Given request
Quote verbatim the span of lines that begins the listing below and closes with the line containing "4, tilt: 14".

Dataset extract
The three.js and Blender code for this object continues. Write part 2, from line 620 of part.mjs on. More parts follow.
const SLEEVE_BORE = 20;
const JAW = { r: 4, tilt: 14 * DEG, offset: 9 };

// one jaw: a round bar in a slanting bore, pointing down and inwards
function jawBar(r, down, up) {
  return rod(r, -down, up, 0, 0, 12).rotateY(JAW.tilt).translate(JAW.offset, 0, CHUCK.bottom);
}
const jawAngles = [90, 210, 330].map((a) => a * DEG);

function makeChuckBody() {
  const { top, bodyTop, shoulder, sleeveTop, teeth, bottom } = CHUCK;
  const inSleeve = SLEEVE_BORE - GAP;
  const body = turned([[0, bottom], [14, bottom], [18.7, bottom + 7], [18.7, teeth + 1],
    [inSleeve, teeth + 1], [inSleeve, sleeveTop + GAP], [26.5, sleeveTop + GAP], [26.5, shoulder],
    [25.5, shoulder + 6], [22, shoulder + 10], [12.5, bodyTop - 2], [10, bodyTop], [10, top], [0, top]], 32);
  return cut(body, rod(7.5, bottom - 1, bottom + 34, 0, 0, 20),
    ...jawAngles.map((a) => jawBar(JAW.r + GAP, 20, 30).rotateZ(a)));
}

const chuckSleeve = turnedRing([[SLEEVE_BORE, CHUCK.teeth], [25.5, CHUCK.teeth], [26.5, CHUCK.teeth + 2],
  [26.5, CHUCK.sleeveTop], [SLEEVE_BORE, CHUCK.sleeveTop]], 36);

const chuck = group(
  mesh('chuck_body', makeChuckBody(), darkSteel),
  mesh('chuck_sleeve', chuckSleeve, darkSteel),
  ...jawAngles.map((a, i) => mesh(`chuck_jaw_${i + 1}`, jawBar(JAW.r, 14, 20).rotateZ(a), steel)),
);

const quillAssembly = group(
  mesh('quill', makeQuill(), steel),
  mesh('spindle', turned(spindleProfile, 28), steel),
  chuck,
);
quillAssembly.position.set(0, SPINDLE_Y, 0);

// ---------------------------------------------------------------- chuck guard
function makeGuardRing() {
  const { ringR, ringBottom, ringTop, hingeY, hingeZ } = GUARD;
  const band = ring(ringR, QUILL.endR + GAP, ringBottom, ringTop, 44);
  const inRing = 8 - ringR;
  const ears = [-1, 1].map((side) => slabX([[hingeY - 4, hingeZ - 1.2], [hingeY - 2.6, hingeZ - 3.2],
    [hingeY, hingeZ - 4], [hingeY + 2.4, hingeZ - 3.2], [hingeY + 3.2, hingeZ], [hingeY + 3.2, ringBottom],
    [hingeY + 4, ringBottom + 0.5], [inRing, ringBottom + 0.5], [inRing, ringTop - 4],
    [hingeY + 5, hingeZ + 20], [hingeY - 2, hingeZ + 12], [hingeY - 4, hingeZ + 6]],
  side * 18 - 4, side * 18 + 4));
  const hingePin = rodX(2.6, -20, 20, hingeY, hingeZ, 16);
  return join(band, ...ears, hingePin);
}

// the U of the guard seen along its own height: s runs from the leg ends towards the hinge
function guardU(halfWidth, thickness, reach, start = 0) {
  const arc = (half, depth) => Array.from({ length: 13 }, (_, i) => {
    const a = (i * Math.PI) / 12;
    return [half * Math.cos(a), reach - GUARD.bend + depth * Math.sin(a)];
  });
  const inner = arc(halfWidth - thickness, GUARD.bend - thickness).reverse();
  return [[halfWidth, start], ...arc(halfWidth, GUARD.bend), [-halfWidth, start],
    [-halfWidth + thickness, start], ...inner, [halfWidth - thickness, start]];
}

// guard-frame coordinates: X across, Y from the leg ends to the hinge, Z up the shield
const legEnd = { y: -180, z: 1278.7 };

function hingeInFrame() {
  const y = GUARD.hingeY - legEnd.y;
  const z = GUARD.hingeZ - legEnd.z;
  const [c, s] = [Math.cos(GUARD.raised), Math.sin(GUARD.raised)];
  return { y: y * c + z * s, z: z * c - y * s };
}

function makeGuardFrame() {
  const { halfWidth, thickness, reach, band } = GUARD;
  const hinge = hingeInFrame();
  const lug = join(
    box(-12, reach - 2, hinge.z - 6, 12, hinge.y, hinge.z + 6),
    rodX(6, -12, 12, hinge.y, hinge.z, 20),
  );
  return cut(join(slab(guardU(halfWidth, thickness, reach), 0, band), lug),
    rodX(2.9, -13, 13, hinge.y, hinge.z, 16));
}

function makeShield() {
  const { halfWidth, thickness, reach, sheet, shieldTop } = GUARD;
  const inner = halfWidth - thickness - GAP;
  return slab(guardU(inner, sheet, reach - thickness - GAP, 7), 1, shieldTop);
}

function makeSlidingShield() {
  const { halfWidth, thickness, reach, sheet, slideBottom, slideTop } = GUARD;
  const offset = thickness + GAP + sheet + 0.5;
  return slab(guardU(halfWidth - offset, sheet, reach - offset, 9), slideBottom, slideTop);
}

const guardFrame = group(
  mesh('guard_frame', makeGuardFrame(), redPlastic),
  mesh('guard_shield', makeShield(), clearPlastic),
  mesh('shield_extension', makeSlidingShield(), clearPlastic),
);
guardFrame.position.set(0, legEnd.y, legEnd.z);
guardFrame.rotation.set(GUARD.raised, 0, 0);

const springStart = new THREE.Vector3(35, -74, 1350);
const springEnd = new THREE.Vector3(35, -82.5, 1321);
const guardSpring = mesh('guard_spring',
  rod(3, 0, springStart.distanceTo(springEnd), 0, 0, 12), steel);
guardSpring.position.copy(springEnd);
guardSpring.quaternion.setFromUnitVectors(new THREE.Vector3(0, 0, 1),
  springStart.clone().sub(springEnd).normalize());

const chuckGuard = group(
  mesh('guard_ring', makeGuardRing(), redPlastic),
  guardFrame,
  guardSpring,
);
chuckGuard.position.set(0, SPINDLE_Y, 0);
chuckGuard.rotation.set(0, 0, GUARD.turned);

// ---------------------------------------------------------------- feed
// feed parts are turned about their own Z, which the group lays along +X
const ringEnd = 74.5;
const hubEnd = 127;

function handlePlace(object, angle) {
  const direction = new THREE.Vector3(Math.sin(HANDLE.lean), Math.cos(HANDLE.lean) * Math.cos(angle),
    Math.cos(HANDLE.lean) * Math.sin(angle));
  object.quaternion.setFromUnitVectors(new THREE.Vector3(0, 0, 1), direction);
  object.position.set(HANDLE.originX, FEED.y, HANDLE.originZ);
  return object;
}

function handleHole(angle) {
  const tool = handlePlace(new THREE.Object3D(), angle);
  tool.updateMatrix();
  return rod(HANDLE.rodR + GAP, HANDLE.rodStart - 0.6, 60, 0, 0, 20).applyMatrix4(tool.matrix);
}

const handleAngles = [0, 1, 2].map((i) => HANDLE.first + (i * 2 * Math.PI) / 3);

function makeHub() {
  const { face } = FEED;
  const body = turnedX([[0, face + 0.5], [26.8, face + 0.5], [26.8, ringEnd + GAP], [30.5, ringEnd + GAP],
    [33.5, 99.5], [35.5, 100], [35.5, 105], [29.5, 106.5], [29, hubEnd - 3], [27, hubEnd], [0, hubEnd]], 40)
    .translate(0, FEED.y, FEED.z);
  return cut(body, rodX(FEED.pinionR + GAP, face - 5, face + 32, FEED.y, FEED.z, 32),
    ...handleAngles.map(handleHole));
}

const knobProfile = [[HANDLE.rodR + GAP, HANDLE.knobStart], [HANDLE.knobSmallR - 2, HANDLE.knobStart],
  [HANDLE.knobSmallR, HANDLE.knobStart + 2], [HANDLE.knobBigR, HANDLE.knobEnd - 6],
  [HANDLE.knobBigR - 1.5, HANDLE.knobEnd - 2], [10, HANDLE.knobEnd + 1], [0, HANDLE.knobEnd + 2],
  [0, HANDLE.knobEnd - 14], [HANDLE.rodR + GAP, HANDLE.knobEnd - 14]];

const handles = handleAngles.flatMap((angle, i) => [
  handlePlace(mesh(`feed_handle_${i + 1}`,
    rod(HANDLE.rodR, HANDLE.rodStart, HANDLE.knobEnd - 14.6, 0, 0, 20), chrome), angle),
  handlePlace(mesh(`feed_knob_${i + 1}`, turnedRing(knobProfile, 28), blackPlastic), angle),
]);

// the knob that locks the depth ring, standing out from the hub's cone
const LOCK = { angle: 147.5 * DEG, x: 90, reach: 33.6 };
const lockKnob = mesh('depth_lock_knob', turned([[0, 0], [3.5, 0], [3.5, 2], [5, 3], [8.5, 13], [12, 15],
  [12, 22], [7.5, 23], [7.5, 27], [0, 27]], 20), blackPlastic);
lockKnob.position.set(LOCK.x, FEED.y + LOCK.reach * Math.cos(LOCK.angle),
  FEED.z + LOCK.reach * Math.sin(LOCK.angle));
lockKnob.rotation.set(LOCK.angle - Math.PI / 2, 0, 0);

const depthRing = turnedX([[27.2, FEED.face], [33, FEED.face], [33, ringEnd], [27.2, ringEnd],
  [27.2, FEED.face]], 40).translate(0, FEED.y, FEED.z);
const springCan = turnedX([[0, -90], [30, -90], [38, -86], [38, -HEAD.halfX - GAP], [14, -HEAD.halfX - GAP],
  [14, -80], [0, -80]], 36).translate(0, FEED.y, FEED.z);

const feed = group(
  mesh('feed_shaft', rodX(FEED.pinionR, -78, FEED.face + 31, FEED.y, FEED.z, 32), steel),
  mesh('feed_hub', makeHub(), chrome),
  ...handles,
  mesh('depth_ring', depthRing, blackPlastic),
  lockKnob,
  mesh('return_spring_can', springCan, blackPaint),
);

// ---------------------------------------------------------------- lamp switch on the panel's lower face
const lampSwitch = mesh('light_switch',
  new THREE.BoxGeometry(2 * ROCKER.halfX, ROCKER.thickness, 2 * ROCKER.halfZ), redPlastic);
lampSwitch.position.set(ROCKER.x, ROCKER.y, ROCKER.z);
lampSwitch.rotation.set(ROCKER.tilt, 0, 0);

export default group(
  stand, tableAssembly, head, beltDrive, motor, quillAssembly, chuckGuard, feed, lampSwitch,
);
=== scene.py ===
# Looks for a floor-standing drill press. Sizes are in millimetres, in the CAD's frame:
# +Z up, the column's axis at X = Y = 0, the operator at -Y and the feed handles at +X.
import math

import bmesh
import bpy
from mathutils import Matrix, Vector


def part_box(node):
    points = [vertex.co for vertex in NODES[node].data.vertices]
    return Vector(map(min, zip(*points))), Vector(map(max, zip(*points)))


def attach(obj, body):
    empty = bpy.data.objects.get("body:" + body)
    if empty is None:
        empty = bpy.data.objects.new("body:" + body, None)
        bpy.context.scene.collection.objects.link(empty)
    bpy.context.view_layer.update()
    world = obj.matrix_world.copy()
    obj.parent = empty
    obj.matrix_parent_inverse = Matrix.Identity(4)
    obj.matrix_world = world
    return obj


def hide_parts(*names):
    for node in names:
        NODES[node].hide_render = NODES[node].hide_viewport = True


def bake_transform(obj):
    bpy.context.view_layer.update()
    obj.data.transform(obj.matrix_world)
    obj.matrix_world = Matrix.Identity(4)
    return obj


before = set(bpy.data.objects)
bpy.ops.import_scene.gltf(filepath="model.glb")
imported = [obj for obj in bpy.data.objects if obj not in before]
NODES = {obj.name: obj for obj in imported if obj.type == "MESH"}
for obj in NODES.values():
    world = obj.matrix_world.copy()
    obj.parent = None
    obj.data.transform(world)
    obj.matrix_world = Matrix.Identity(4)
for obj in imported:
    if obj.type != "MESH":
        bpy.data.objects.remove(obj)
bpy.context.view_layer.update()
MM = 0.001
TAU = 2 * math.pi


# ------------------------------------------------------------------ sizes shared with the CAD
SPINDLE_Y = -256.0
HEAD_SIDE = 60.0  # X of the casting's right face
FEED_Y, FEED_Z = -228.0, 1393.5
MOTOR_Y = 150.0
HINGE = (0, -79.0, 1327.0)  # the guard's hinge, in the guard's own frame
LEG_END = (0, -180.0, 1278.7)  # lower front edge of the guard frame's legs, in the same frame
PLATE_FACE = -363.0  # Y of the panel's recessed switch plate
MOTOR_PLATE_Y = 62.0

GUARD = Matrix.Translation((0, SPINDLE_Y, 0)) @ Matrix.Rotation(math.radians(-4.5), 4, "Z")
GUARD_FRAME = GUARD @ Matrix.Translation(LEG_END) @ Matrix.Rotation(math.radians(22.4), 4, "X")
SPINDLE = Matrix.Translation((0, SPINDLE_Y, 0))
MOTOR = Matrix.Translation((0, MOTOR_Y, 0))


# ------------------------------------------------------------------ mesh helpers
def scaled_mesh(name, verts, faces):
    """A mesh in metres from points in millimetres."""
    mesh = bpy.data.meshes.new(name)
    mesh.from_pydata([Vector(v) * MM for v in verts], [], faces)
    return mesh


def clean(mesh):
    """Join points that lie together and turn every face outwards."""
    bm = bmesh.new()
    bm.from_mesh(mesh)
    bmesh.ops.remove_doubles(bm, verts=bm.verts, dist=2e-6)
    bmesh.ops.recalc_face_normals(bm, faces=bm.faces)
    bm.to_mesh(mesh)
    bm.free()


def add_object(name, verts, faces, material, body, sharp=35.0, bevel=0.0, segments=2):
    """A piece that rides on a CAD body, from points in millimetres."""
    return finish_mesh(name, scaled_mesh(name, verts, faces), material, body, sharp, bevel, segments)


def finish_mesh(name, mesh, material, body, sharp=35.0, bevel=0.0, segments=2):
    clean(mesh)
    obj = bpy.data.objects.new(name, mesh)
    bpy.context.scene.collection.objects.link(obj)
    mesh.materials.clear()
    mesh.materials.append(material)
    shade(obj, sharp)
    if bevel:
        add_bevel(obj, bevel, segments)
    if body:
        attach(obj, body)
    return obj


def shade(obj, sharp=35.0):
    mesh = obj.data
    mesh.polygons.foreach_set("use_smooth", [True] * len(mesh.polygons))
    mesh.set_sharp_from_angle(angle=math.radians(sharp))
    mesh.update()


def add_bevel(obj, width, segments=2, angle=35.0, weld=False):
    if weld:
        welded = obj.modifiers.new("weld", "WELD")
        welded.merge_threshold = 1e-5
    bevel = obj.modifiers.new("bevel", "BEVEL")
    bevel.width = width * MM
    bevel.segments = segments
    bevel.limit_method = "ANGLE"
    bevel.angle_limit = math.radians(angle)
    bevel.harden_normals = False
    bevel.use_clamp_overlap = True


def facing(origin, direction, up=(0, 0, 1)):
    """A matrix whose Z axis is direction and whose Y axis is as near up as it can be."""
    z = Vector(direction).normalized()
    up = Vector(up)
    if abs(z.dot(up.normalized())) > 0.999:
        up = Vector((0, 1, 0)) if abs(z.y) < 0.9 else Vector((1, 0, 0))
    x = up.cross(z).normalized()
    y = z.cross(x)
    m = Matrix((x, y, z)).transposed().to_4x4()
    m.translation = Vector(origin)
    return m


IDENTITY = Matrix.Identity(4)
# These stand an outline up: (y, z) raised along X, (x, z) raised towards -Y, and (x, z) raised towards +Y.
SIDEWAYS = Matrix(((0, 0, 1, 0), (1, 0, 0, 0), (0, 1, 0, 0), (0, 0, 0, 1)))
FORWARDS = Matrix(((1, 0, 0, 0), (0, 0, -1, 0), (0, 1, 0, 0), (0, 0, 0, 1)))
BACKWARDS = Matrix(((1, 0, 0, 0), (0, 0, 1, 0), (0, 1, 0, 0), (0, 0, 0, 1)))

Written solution
The three.js and Blender code for this object continues. Write part 2, from line 620 of part.mjs on. More parts follow.
const SLEEVE_BORE = 20;
const JAW = { r: 4, tilt: 14 * DEG, offset: 9 };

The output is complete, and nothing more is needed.